Nonetheless during the rally Pashinyan revived the imagery of the “steel mandate” that he adopted during his campaign, vowing to employ the mandate to “establish a dictatorship of justice and law in Armenia.” Pashinyan had threatened to wage “political vendettas” against opponents of the 2018 Velvet Revolution that swept him to power and politicians who have called for his resignation since the end of the Artsakh War in November 2020.
Kocharyan scoffed at Pashinyan’s appeal to unity in light of his confrontational rhetoric. “If they carry on with the same style, the same vendettas and keep up the internal political tensions, then I have no doubts that Armenia will face yet another pre-term election, and it will not take long,” he warned on Tuesday.
The I Have Honor Alliance, which came in third place in the election with 5.23-percent of the vote, is considering joining the Armenia Alliance in challenging the election results in court. The alliance, consisting of former president Serge Sarkisian’s Republican Party of Armenia and Artur Vanetsyan’s Homeland Party, failed to meet the seven percent electoral threshold necessary for alliances to enter the National Assembly. However, since the Armenian Constitution requires the representation of at least three political parties in parliament, the I Have Honor Alliance can participate with seven seats.

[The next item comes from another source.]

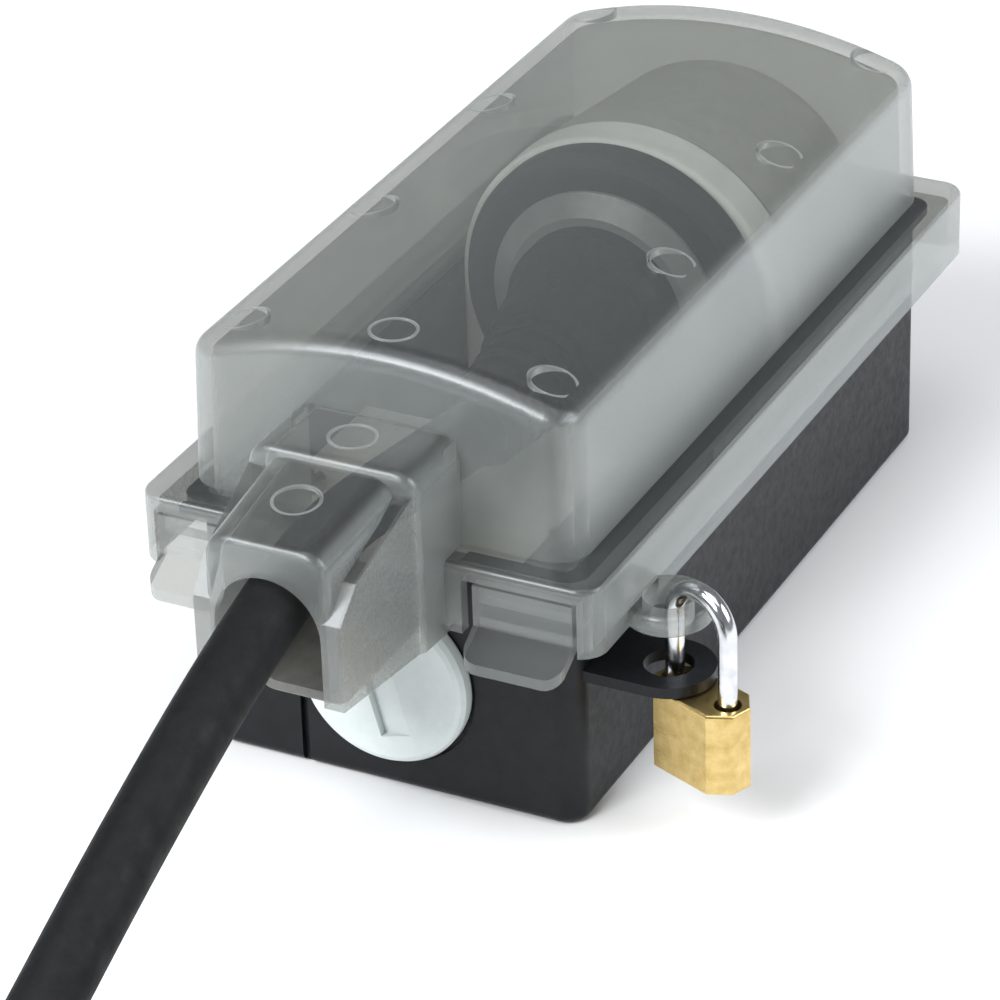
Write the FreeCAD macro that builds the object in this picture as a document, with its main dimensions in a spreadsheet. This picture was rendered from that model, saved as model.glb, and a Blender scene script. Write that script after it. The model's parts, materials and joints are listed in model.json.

“Right now we are collecting [evidence of] all violations that occurred during the elections and considering appealing to the Constitutional Court with other forces,” Vanetsyan, former head of the National Security Service, said during a press conference on Wednesday. “Only after the Constitutional Court’s decision will we make a decision on whether or not we accept the election results.”

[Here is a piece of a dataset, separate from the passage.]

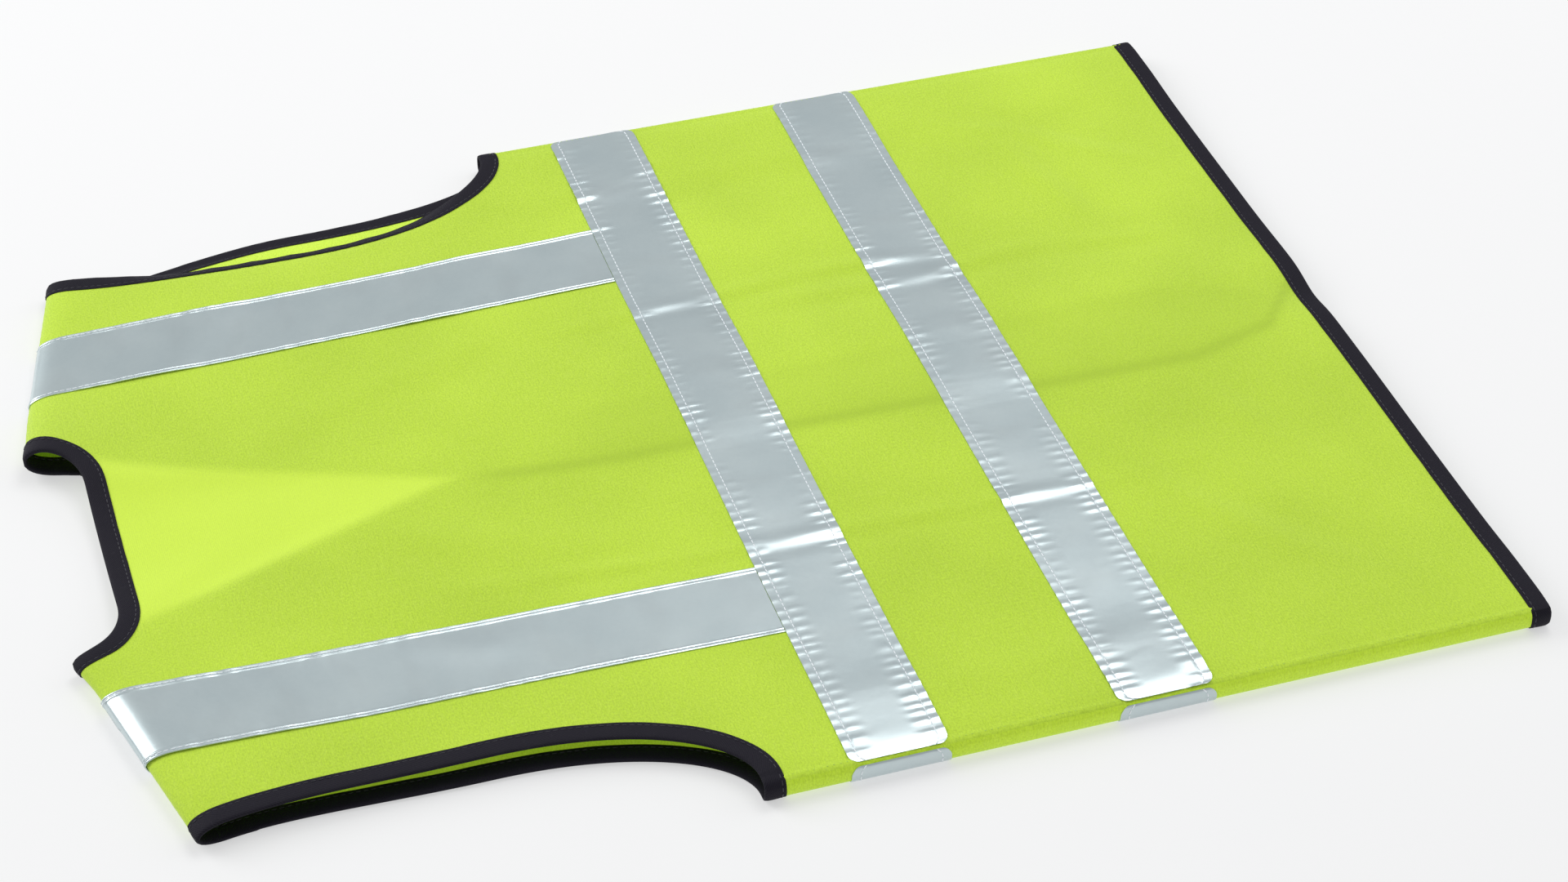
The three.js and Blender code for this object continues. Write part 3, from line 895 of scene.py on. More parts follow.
# The part of a curve between two distances behind the shoulder fold. It starts at the fold.
def between(line, near, far):
    away = behindFold(line)
    stop = len(away) if away.max() <= far else int(np.argmax(away > far))
    away, line = away[: stop + 1], line[: stop + 1]
    ends = [np.array([np.interp(w, away, line[:, k]) for k in (0, 1)]) for w in (near, far)]
    inner = line[(away > near) & (away < far)]
    return np.concatenate([[ends[0]], inner, [ends[1]]])


def afterSeam(line, gap=0.3):
    away = behindFold(line)
    first = int(np.argmax(away > cut["seamForward"] + gap))
    share = (cut["seamForward"] + gap - away[first - 1]) / (away[first] - away[first - 1])
    start = line[first - 1] + share * (line[first] - line[first - 1])
    return np.concatenate([[start], line[first:]])


seamU = foldStartX + seamRun
seamA = foldStartX + sideFold.length - seamRun + cut["seamGap"]


def yokeOf(line):
    return onYoke(between(line, cut["yokeStart"], cut["seamForward"]))


armholesDown = {hand: line[::-1] for hand, line in frontArmholes.items()}
yokeArms = {hand: yokeOf(line) for hand, line in armholesDown.items()}
yokeNeck = yokeOf(frontNeck)

clothSize = {
    "gap": 4.2,
    "foldGap": 1.9,
    "half": clothHalf,
    "welt": 0.6,
    "backWelt": (1.6, 1.3),
    "frontWelt": (1.4, 1.1),
}


def nearFold(p):
    d = overShoulder(p[:, 0], p[:, 1])
    shoulder = (d > shoulderFold.centre - 5) & (d < shoulderFold.length + 3) & (np.abs(p[:, 0]) > 60)
    side = (np.abs(p[:, 0]) > foldStartX - 4) & (np.abs(p[:, 0]) < foldStartX + sideFold.length + 4)
    return shoulder | side


def layBackCloth(p, lift):
    place, width = clothSize["backWelt"]
    edge = clothSize["welt"] * np.exp(-(((seamU - np.abs(p[:, 0]) - place) / width) ** 2))
    return layBack(p, lift + edge * (p[:, 1] < footY + 1))


def layFrontCloth(side):
    def lay(p, lift):
        place, width = clothSize["frontWelt"]
        edge = clothSize["welt"] * 0.5 * np.exp(-(((seamA - p[:, 0] - place) / width) ** 2))
        return layFront(side, p, lift + edge)

    return lay


def backHalf(hand):
    return joined(
        [[0, hemY], [seamU, hemY], [seamU, footY]],
        [[seamU, footY], *backArmhole[2:]],
        [backArmhole[-1], *yokeArms[hand]],
        [yokeArms[hand][-1], *yokeNeck[::-1]],
        [yokeNeck[0], *backNeck],
    )


def backOutline():
    return np.concatenate([backHalf("right"), mirrored(backHalf("left"))[:-1]])


def frontOutline(hand):
    armhole = afterSeam(armholesDown[hand])
    return joined(
        [[seamA, hemY], [seamA, footY]],
        [[seamA, footY], *armhole[::-1]],
        [armhole[0], *afterSeam(frontNeck)],
        [frontNeck[-1], *frontEdge],
    )


# The thin back cloth gets painted see-through light and shade: a painted lighter tone where no front lies
# under it, painted shade over the overlap, and a painted dark line over the front's edge beneath
seeThrough = {
    "bare": 0.62,
    "bareEdge": 5.0,
    "bareTop": 326.0,
    "paintedThroughShade": 0.18,
    "paintedEdgeShade": 0.62,
    "edgeWidth": 4.2,
}


def paintLayerLightAndShade(piece):
    places = np.array([tuple(v.co) for v in piece.data.vertices]) / mm
    x, y = places[:, 0], places[:, 1]
    # Painted see-through light: the V where no front lies below
    soft = seeThrough["bareEdge"]
    bare = ease((insideV(x, y) + soft) / (2 * soft)) * (y < seeThrough["bareTop"])
    # Painted see-through shade: the fronts' overlap, and a dark line where the front's black edge binding
    # lies beneath
    edge = np.interp(y, ridgeLine["y"], ridgeLine["x"])
    other = -edge + 4
    lap = ease((x - edge) / 7 + 0.5) * (1 - ease((x - other) / 10 + 0.5))
    below = 1 - ease((y - 30) / 90)
    line = np.exp(-(((x - edge + 2) / seeThrough["edgeWidth"]) ** 2)) * (1 - ease((y - 110) / 30))
    paintedThroughShade = seeThrough["paintedThroughShade"] * lap * below + seeThrough["paintedEdgeShade"] * line
    for name, value in (("bare", seeThrough["bare"] * bare), ("paintedThroughShade", np.clip(paintedThroughShade, 0, 1))):
        layer = piece.data.attributes.new(name, "FLOAT", "POINT")
        layer.data.foreach_set("value", value.astype(np.float32))


def makeCloth():
    steps = (clothSize["gap"], clothSize["foldGap"])
    lifts = (clothSize["half"], -clothSize["half"])
    plan = [("back", "backCloth", backOutline(), layBackCloth, clothMaterial)]
    for hand, side in (("left", -1), ("right", 1)):
        plan.append((hand, hand + "FrontCloth", frontOutline(hand), layFrontCloth(side), frontMaterial))
    made = {}
    for key, name, outline, lay, material in plan:
        made[key] = makeSheet(name, outline, lay, steps, nearFold, lifts, material)
    paintLayerLightAndShade(made["back"])
    return made


# Stitches: small rounded threads, each lying along its row
stitch = {
    "pitch": 3.3,
    "length": 2.5,
    "width": 0.55,
    "height": 0.42,
    "sides": 6,
    "lookAhead": 0.6,
    "shape": [(-0.5, 0.3), (-0.36, 0.85), (0, 1.0), (0.36, 0.85), (0.5, 0.3)],
}


def placeAt(line, run, at):
    return np.array([np.interp(at, run, line[:, c]) for c in range(3)])


def makeStitches(name, rows, material, pitch=None):
    pitch = pitch or stitch["pitch"]
    shape, sides = stitch["shape"], stitch["sides"]
    oneThread = stripFaces(len(shape), sides, False)
    places, faces, drawing = [], [], []
    for line, normals in rows:
        run = lengths(line)
        count = int(run[-1] / pitch)
        for k in range(count):
            at = (k + 0.5) * run[-1] / count
            before = placeAt(line, run, at - stitch["lookAhead"])
            after = placeAt(line, run, at + stitch["lookAhead"])
            out = placeAt(normals, run, at)
            ahead = after - before
            ahead /= np.linalg.norm(ahead)
            across = np.cross(out, ahead)
            across /= np.linalg.norm(across)
            middle = (before + after) / 2
            base = len(places)
            for t, r in shape:
                for j in range(sides):
                    angle = 2 * math.pi / sides * j
                    w = across * math.cos(angle) * stitch["width"] / 2 * r
                    h = out * math.sin(angle) * stitch["height"] / 2 * r
                    places.append(middle + ahead * t * stitch["length"] + w + h)
                    drawing.append((at + t * stitch["length"], angle * 0.3))
            faces += [[base + f for f in face] for face in oneThread]
    places = np.array(places)
    if volumeOf(places, faces[: len(oneThread)]) < 0:
        faces = [f[::-1] for f in faces]
    return makePiece(name, places, faces, np.array(drawing), material)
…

If the alliance decides to take up its mandates, Vanetsyan, who was the head of the alliance’s candidate list, will accept his seat in the National Assembly.
A total of 22 political parties and four political alliances participated in the historic snap parliamentary elections, which were organized to end Armenia’s ongoing political crisis in the aftermath of the war. Besides the Civil Contract Party, the Armenia Alliance and the I Have Honor Alliance, none of the other political groupings received enough votes to participate in the distribution of mandates in parliament.
As the election cycle draws to a close in Armenia, a political crisis has erupted in Artsakh, where citizens have been holding demonstrations since Monday to call for the resignation of President Arayik Harutyunyan. These demands surfaced after Harutyunyan visited Pashinyan’s campaign headquarters on election day and subsequently congratulated him on his electoral success.
Right after the President’s rally another rally has started demanding Harutyunyan’s resignation and new elections in #Karabakh.
The same place and almost the same people. pic.twitter.com/LhIZM62kKH
— Anush Ghavalyan (@aghavalyan) June 22, 2021
“During and after the war Arayik Harutyunyan betrayed us,” protest participant Davit Minasyan told Hetq. “We are nonpartisan. As friends we decided to gather [in Renaissance Square], to raise our voices in protest. We expect that more people will join us and force Arayik Harutyunyan to resign.”
Harutyunyan hosted a rally in Stepanakert on Tuesday to address the accusations of treachery leveled against him. “It would be foolish to assume that the current situation gives me pleasure or that I am personally interested in continuing to work and cling to my chair,” he said regarding his justification for refusing to resign. “I simply feel responsible to the people and future generations, so responsible that I will not destroy our statehood through an emotional and short-sighted escape and leave the citizens, including those who demand my resignation, under its ruins.”
Harutyunyan upheld that the heads of the two Armenian republics are obliged to maintain good relations, regardless of who comes to power in Yerevan or Stepanakert. He noted that he has maintained “political neutrality” throughout the campaign and that, besides Pashinyan, he also met with Gagik Tsarukyan, Hrant Bagratyan, Edmon Marukyan, Aram Sargsyan, Samvel Babayan and others.
In response to rumors regarding why the presidential residence was not shelled during the 44-day war, Harutyunyan countered that the residence had been empty because he had always been at the frontline, at the most dangerous sections of fighting.